View Full Version : Philippines & Macau doc entirely on RX100mii


Jem Moore
September 9th, 2014, 11:18 AM
I filmed this entire doc on this little cam, which was a huge bonus when traveling to the far ends of the Philippines, and I'm still amazed by how it handled low light and challenging locations. It's not public yet, but I'd love to have your impressions...

The other three docs in this series were filmed with the FS100/FS700, but I wanted a more 'verite' look for this one, and portability, as mentioned, was a tremendous asset. It also didn't crowd the folks in a small and dark house like a large set-up would have. Even some of the sound is from the camera, believe it or not..

Password: lifetrue
Private Video on Vimeo

Dan Carter
September 9th, 2014, 01:31 PM
Very nicely done Jem. I enjoyed the story and images.

I agree, the RX100 series is surprisingly powerful, and therefor addicting. The RX100M3 has me leaving the GH3 and RX10 behind more often than not.

Thanks for sharing.

Dave Blackhurst
September 9th, 2014, 02:29 PM
Again proving that it's not necessarily the size of the camera... but the vision of the operator/director.

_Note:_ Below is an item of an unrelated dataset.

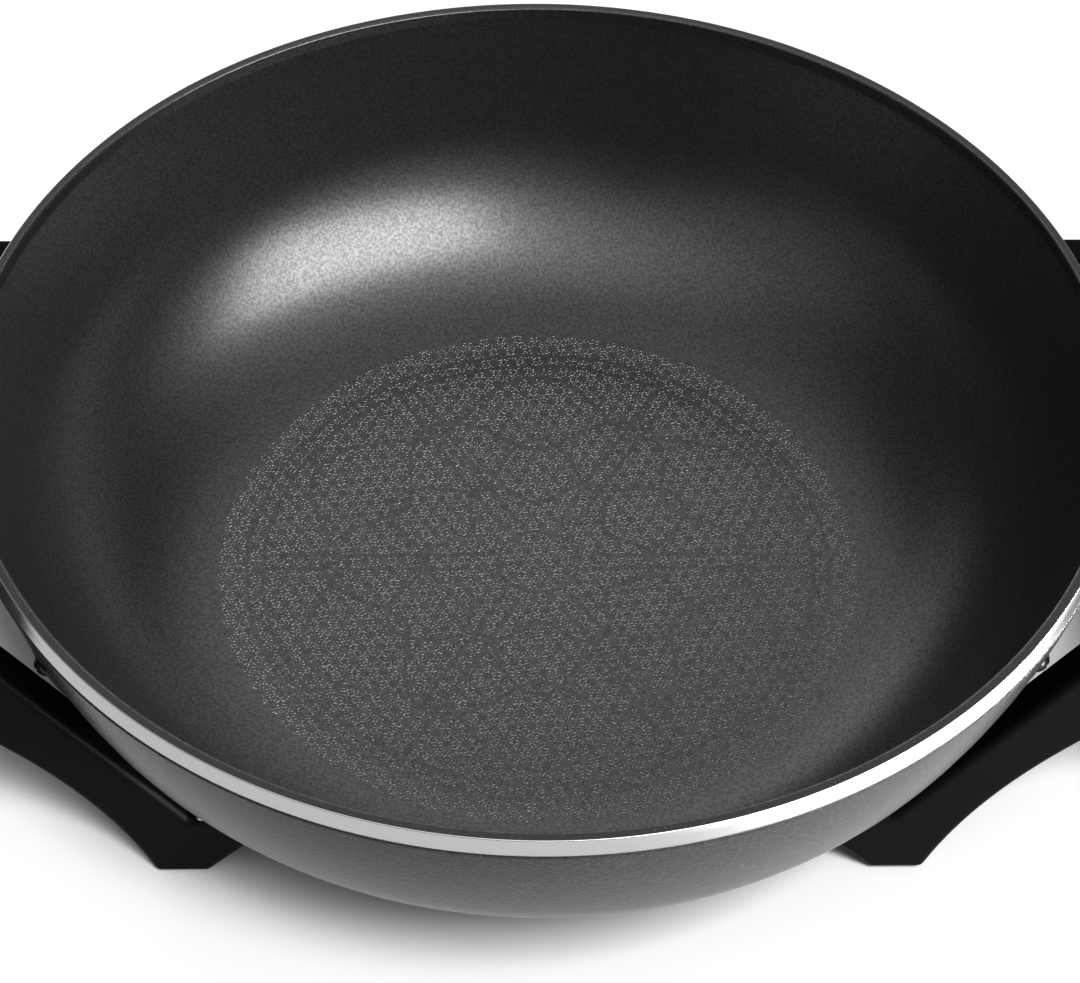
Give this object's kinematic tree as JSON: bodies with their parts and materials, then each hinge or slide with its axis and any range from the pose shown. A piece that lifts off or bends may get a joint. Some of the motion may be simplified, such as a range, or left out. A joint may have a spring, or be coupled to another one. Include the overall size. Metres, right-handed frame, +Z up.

The RX100M2 is indeed an "underrated" tool. Very easy to handhold fairly steady, so compact and unobtrusive that it won't "effect" the ambience of where you're shooting...

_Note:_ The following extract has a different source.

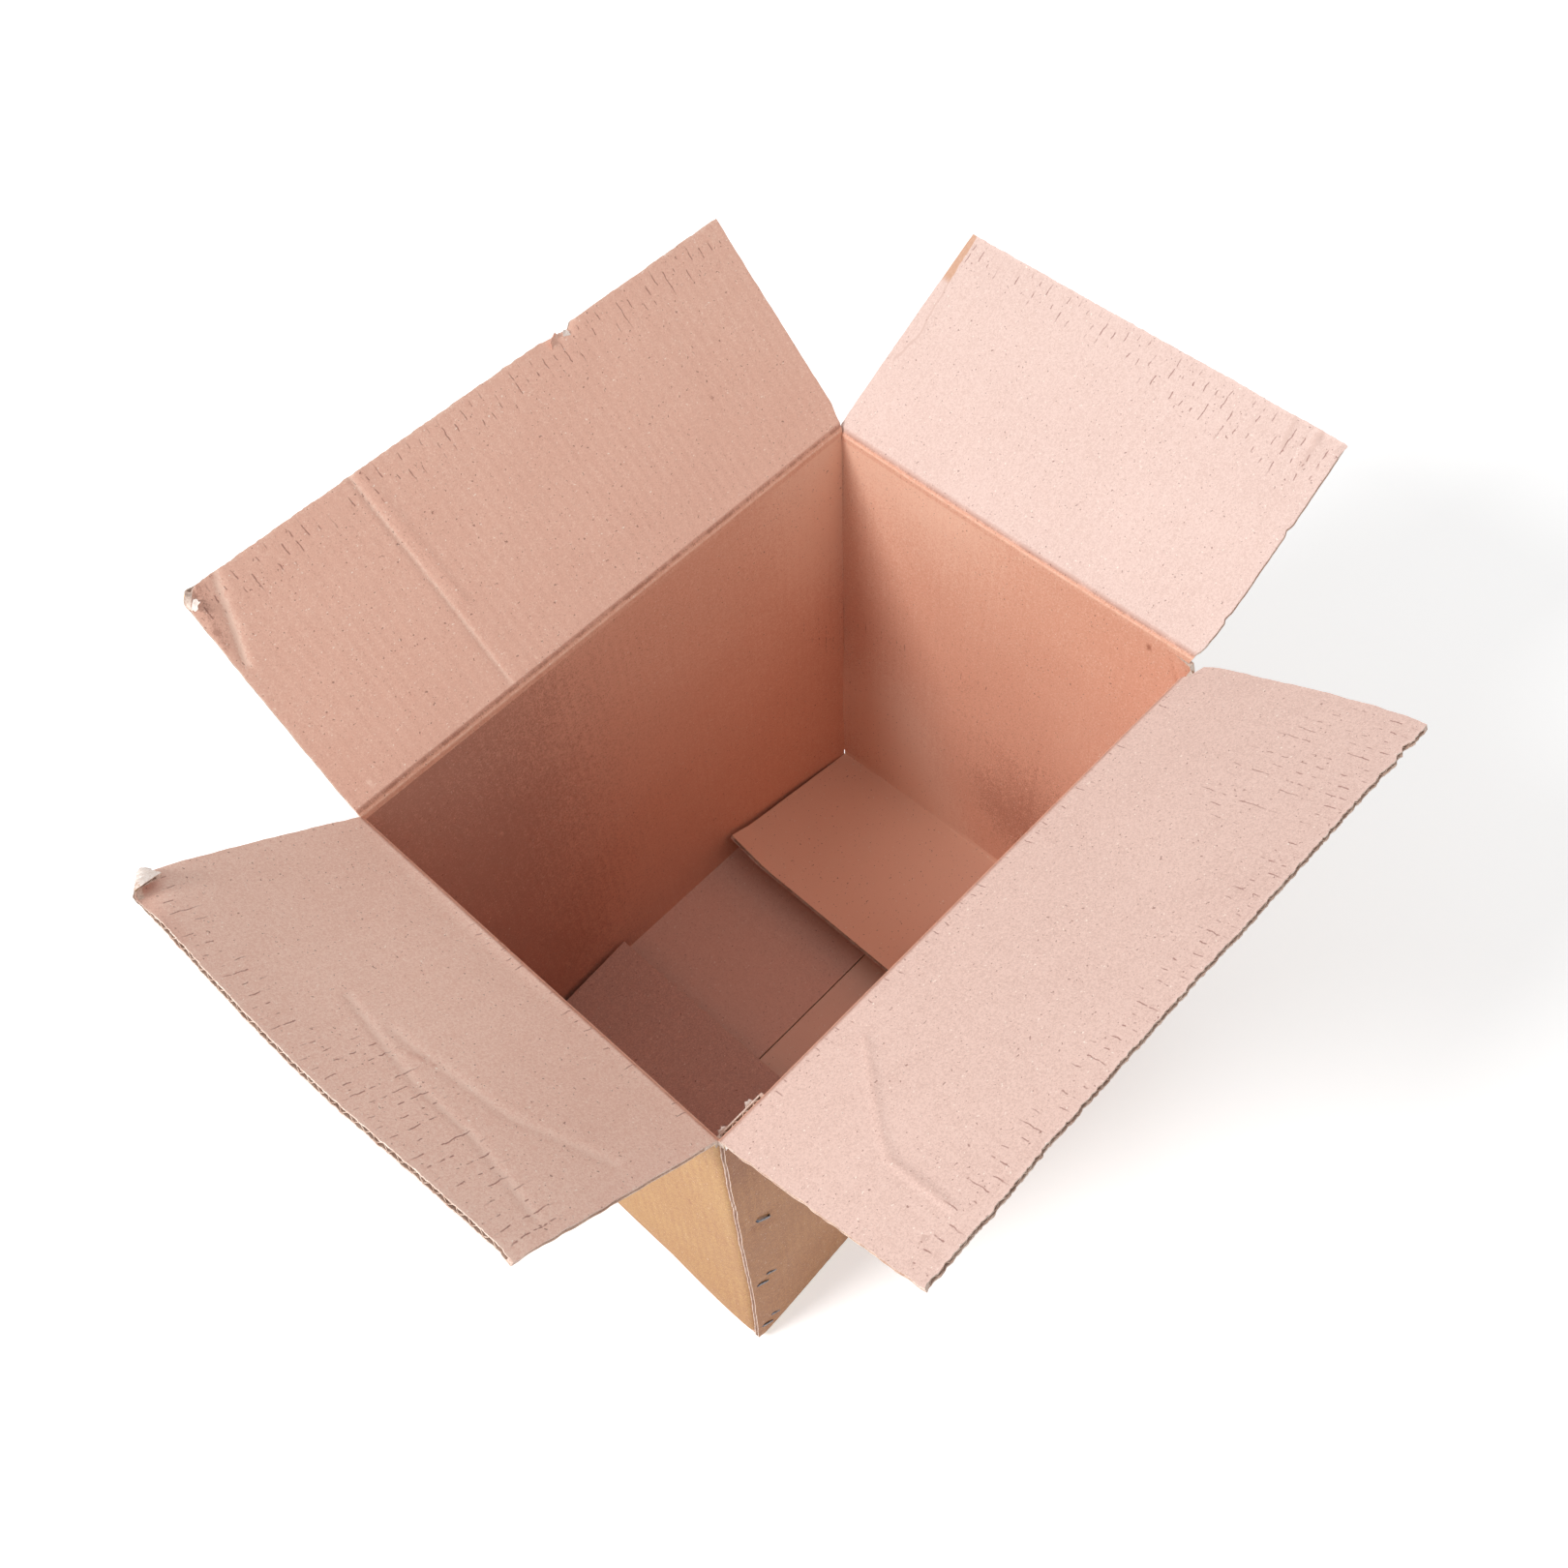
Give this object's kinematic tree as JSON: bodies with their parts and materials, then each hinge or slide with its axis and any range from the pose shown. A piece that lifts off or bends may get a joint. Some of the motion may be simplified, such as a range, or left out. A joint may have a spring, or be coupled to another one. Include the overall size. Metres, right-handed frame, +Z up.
{
  "type": "open corrugated cardboard box",
  "caption": "Tall open shipping box of corrugated board, lid flaps folded outward, corner joint fastened with wire stitches, bottom seam taped.",
  "frame": {"origin": "middle of the underside, on the surface that the box stands on", "axes": "+Z up, X along the long walls, Y along the short walls; the stitched joint is at the corner at -X, -Y"},
  "size_m": [0.6622, 0.5397, 0.5101],
  "materials": {
    "board": "matte kraft liner",
    "tape": "thin brown film",
    "wire": "dull flat wire"
  },
  "bodies": {
    "carton": {"carton": "board", "bottom_tape": "tape", "stitch_1_near": "wire", "stitch_1_far": "wire", "stitch_2_near": "wire", "stitch_2_far": "wire", "stitch_3": "wire", "stitch_4": "wire"},
    "front_flap": {"front_flap": "board"},
    "back_flap": {"back_flap": "board"},
    "left_flap": {"left_flap": "board"},
    "right_flap": {"right_flap": "board"},
    "left_bottom_flap": {"left_bottom_flap": "board"},
    "right_bottom_flap": {"right_bottom_flap": "board"}
  },
  "joints": [
    {"name": "front_flap_crease", "type": "hinge", "parent": "carton", "child": "front_flap", "pos_m": [0, -0.15, 0.4], "axis": [1, 0, 0], "range_deg": [-155.2, 109.8]},
    {"name": "back_flap_crease", "type": "hinge", "parent": "carton", "child": "back_flap", "pos_m": [0, 0.15, 0.4], "axis": [-1, 0, 0], "range_deg": [-134.1, 130.9]},
    {"name": "left_flap_crease", "type": "hinge", "parent": "carton", "child": "left_flap", "pos_m": [-0.21, 0, 0.3956], "axis": [0, -1, 0], "range_deg": [-143.4, 121.6]},
    {"name": "right_flap_crease", "type": "hinge", "parent": "carton", "child": "right_flap", "pos_m": [0.21, 0, 0.3956], "axis": [0, 1, 0], "range_deg": [-144.8, 120.2]},
    {"name": "left_bottom_crease", "type": "hinge", "parent": "carton", "child": "left_bottom_flap", "pos_m": [-0.206, 0, 0.0084], "axis": [0, -1, 0], "range_deg": [-8, 72]},
    {"name": "right_bottom_crease", "type": "hinge", "parent": "carton", "child": "right_bottom_flap", "pos_m": [0.206, 0, 0.0084], "axis": [0, 1, 0], "range_deg": [-11, 69]}
  ]
}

While I find the RX10 is a bit more capable, the RX100M2 is a lot more "handy", the small size and weight of the RX100 series is simply brilliant, with very usable image quality. Definitely a nice tool to have in any kit.

Andrew Smith
September 9th, 2014, 06:01 PM
Quite good. Still wished for a bit more colour saturation along the way, which should be a trivial task to boost.

Andrew

Jem Moore
September 9th, 2014, 11:24 PM
Thanks for the replies, I'm glad it's not just my personal bias in feeling like this came out looking good. Andrew, I sent an email with the sound clip, and I'm interested to know if others felt like the saturation could use boosting as well. Thanks again...Jem

Noa Put
September 10th, 2014, 01:17 AM
I don't find it needs added saturation, it's not a wedding :) Sony camera's usually give very natural looking colors, unless you start using presets (not sure if this camera has presets like vivid?) and for docu style films that's what I would prefer. It's actually amazing you can have a production tool that fits in a pocket.

Jem Moore
September 10th, 2014, 01:23 AM
Thanks Noa, I just didn't know if my monitor might be calibrated too vivid, so it's nice to get a range of opinions. I was really impressed with the low light section inside the house, you can see that there is only one small tube light on the ceiling of each room, and I had no added light, yet it still looks quite good I think. Doc in a pocket! lots of fun...and although the camera does have presets, I didn't use any, in fact most of it was filmed using the 'intelligent' setting which allowed the cam to White Balance and choose aperture.

Andrew Smith
September 10th, 2014, 02:04 AM
Actually I've now got a copy on my professional video monitor .. and it looks perfectly good to me, give or take some unavoidable colour cast issues due to the change in lighting sources in different areas (easily fixed).

Beginning to wonder what I was thinking. (sigh)

Andrew

PS. I've sent those audio files back.

PPS. I'm just very picky, that's all.

Jem Moore
September 10th, 2014, 02:56 AM
Ha ha, I know what you mean Andrew, I spent so many hours trying to get something *just* right, color is the hardest for me because I really don't have an eye for it....framing, OTH, I think I'm doing pretty good at...the sound files came out great, BTW, nice work with Isotope, pretty powerful stuff.